More generally, as Turkish Prime Minister Tayepp Erdogan said with regard to moderate Islam:

“These descriptions are very ugly, it is offensive and an insult to our religion. There is no moderate or immoderate Islam. Islam is Islam and that’s it.”

But since we in the West fail to understand this either out of ignorance or fear, we are left believing that it is just a percentage of violent misinterpreters of the religion that threaten us, when in reality it is not just violent jihadists but stealth jihadists, their sympathizers and those who refuse to condemn these people who are all complicit in the war against our civilization.

If we are to win this war, we must study the ideology that is used by those fighting against us, and devise policy consistent with our understanding of it.

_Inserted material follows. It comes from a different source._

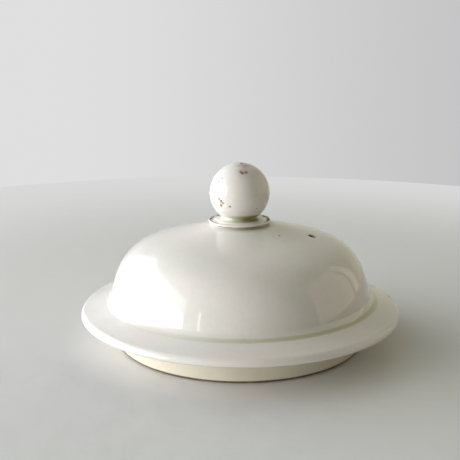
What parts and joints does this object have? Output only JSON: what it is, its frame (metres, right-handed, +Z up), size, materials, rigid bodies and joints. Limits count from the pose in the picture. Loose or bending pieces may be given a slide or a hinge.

Because Islam is not just a theology, but a theology that requires a universally imposed political system, this has manifold implications with regard to our Constitution and our way of life. Until and unless we are able to grapple with this truth, Muslims peaceful and violent will continue to be able to exploit our freedoms by hiding behind the separation of church and state, regardless of the stark differences between what is taught in the church and what is taught in the mosque.